На фоне этих внушительных скульптур почему-то крошечным и скромным изображался их главный Источник Информации.

В каждую церковь Елена заходила как домой и, переступая порог, как будто сбрасывала снаружи какой-то огромный и ненужный рюкзак с плеч; и, с физическим облегчением, расправляла плечи и оказывалась у себя.

В каждый храм заходила, как на свою территорию, как на землю посольства единственной державы, гражданство которой она за собой признавала.

Радостно распахивала храмовые двери, как будто ее там ждали.

Внутри каждого храма – чувствуя, что с лица не сходит улыбка, и не желая, да и не будучи в состоянии ее прятать, испытывала радость узнавания знакомых, хотя и никогда не виданных прежде символов, видоизмененных – в сравнении с теми, что она знала по русским церквам, – но, безусловно, говоривших на понятном и родном ей языке.

И то и дело ловила на себе боковым зрением неизменный набученный взгляд Воздвиженского, с раздраженным интересом шпионившего за ней.

Перед входом в кирху Святого Духа Федя Чернецов собезьянничал и, с довольным видом, перекрестил лапкой мордочку, как кошка к гостям – и даже не хрюкнул – и ввел под свод целый очеловеченный зверинец – в одном собственном лице.

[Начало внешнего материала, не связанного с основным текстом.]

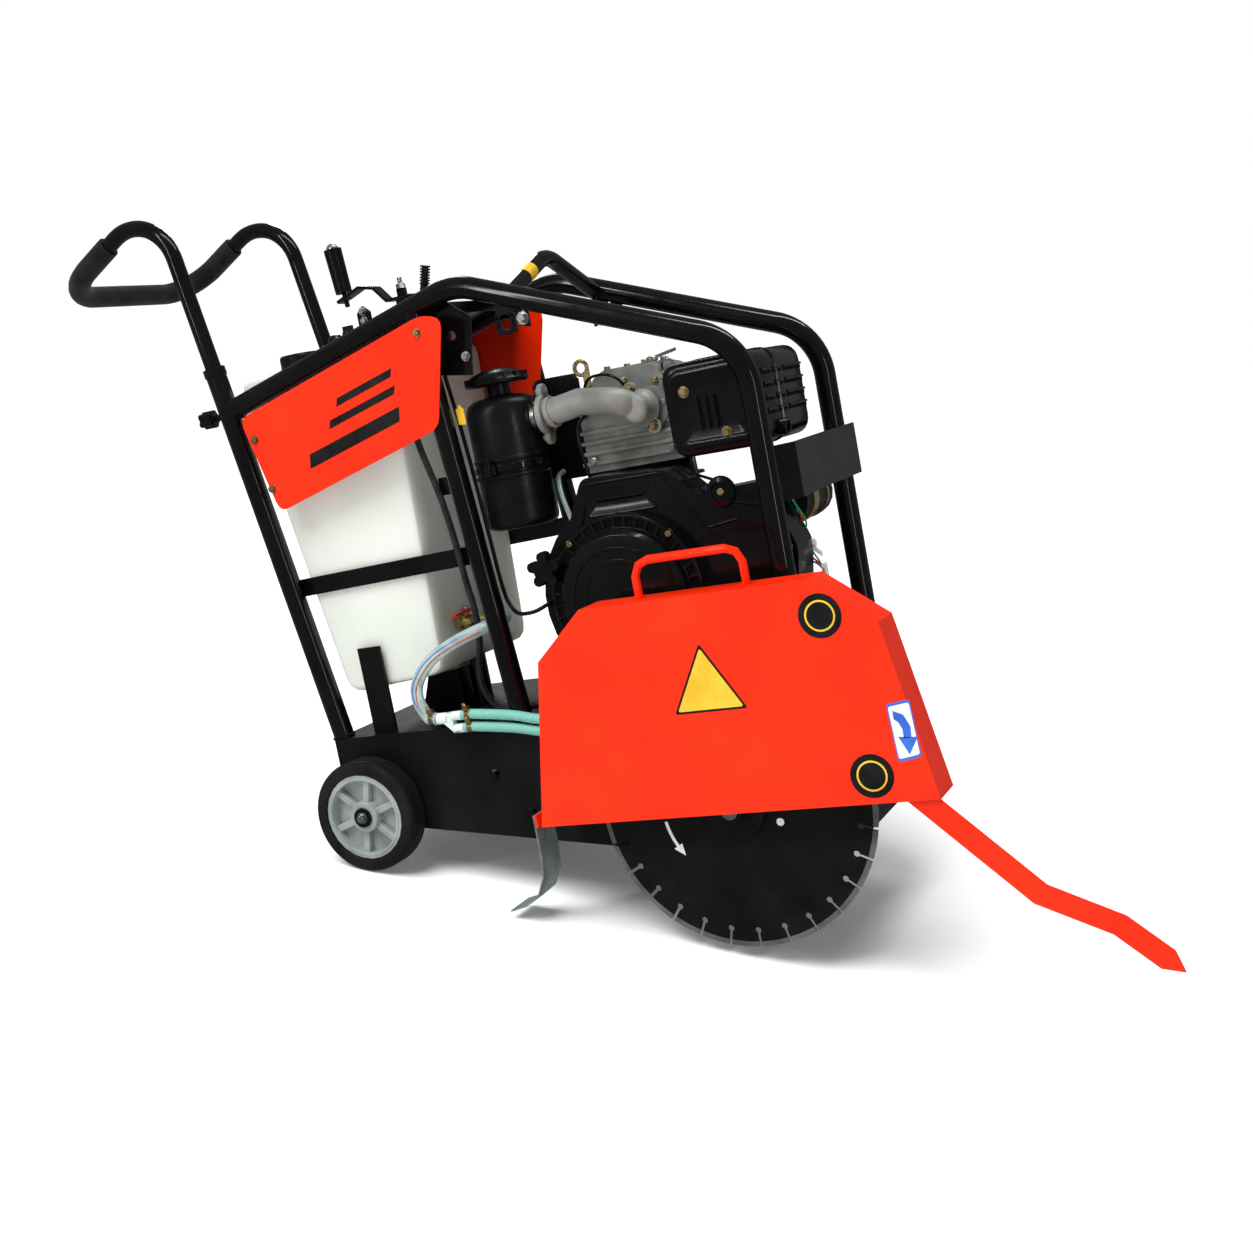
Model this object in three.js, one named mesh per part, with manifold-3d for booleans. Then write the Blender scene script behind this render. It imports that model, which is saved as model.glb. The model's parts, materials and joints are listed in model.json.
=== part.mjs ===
// Walk-behind concrete saw, petrol or diesel class, 400 mm blade.
// Chassis frame: X forward, Y to the operator's left, Z up, millimetres, zero at the blade centre line
// (X, Z) and at the machine's middle plane (Y). The whole machine is then pitched nose-up on its
// lowered front wheels and set down with its footprint centred on the origin.
import * as THREE from 'three';
import { mergeVertices } from 'three/addons/utils/BufferGeometryUtils.js';
import { ConvexGeometry } from 'three/addons/geometries/ConvexGeometry.js';
import Module from 'manifold-3d';

const wasm = await Module();
wasm.setup();

// ---- driving dimensions -------------------------------------------------------------------------
const gap = 0.3;
const nosePitchDeg = 14.5;

const bladeRadius = 200;
const bladeThick = 3;
const bladeY = -221;
const segmentCount = 28;
const arborRadius = 12.3;

const deckZ = 137.5;
const deckRear = -665;
const deckFront = 140;
const chassisHalf = 172;
const sheet = 5;

const frameY = 157;
const tubeRadius = 16;
const handleRadius = 12.5;
const rearFoot = [-655.7, deckZ];
const rearLean = 0.1603;
const rearTopZ = 728;
const frontFoot = [-336.7, deckZ];
const frontLean = 0.0767;
const railRise = 0.2548;
const railAnchor = [-674, 675];
const legX = 104.5;

const rearAxle = [-608.5, 23];
const rearWheelRadius = 86;
const rearWheelY = 197;
const rearHubRadius = 66;

const armPivot = [-345, 0];
const frontAxle = [-117.8, -135.9];
const frontWheelRadius = 55;
const frontWheelY = 90;

const crankX = -490;
const crankZ = 783;
const lugPin = [crankX, 29.7];

const tankHalf = 138;
const engineX = -137;
const engineZ = 294;
const beltY = 201;
const enginePulleyRadius = 58;
const arborPulleyRadius = 48;

const guardOuterY = -271;
const guardInnerY = -207;
const guardHinge = [-262, 22];
const pointerPivot = [235, 43];

// ---- colours ------------------------------------------------------------------------------------
const gloss = (color) => ({ color, roughness: 0.3, metalness: 0.1 });
const blackPaint = gloss(0x101214);
const orangePaint = gloss(0xff2d10);
const blackPlastic = { color: 0x1a1b1c, roughness: 0.55, metalness: 0 };
const rubber = { color: 0x1c1c1b, roughness: 0.85, metalness: 0 };
const castAluminium = { color: 0x9fa3a3, roughness: 0.5, metalness: 0.8 };
const steel = { color: 0xb8b8b5, roughness: 0.3, metalness: 1 };
const brass = { color: 0xb08a45, roughness: 0.35, metalness: 1 };
const milkyPlastic = { color: 0xdfe4dc, roughness: 0.45, metalness: 0 };
const greenHose = { color: 0x6fb9a0, roughness: 0.35, metalness: 0 };

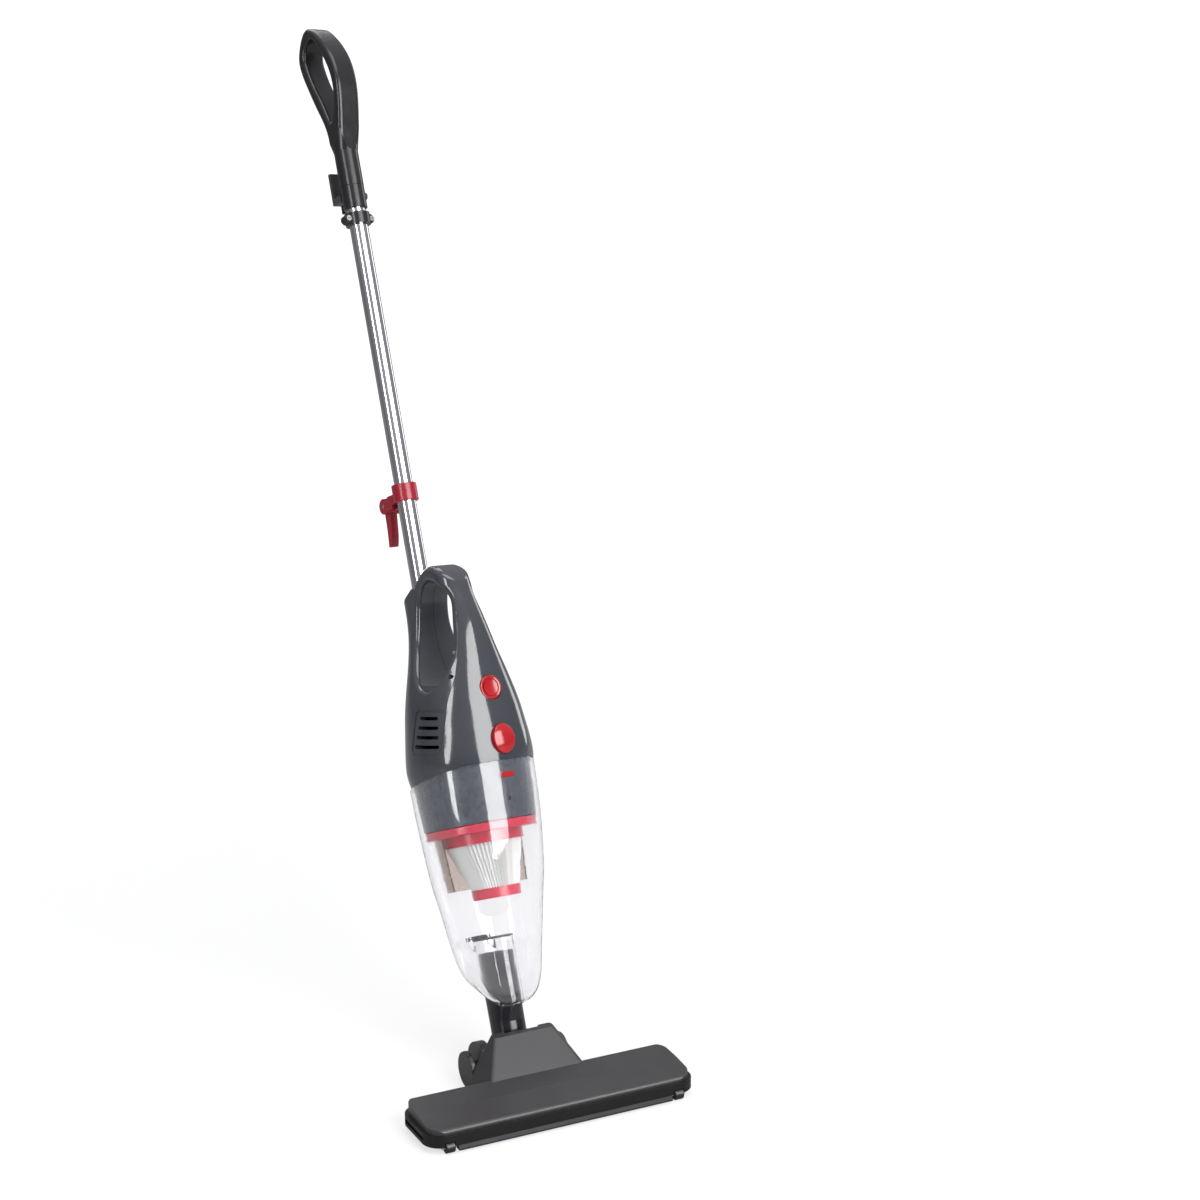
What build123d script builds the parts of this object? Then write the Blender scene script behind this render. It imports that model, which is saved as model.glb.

Колонны, стены, своды этой церкви невероятно нравились Елене тем, что создавали абсолютную иллюзию мая: все было как будто в гроздьях сирени, и даже упитанный голубь явно нес на крыльях этот майский лиловый отсвет: словом, все было, как на даче в Ужарово, под Москвой в ее день рождения. И даже вместо торжественных люстр были уютные потертые матерчатые бечевочные мягкие торшерчики с бумбончиками, – в точности – как на даче! – которые даже были спущены сверху, с недосягаемых высот, почти да высоты нормальной обычной человечески мыслимой комнаты.

В левом заднем ряду кротко спал, посапывая, то ли турист, то ли бомж, то ли и то и другое сразу, по совместительству, – в черном вязаном пирожке и дутой куртке. Пирожок был так глухо надвинут на его лицо, а голова так радикально клюкалась вниз, на грудь, что его фигура смотрелась как старинный рыцарский барельеф: то ли мертв, то ли пьян после битвы. Каждый осмотрел его как достопримечательность. А когда вываливали наружу, перейдя этот майский сад насквозь, случайно гомоном разбудили экспонат: оказалось, что это добропорядочный согбенный старик, не могший распрямить голову, который ненароком прикорнул за молитвой. Тот тут же встал, и вышел вместе с ними. Такой же горбатой строчной немецкой буквой r.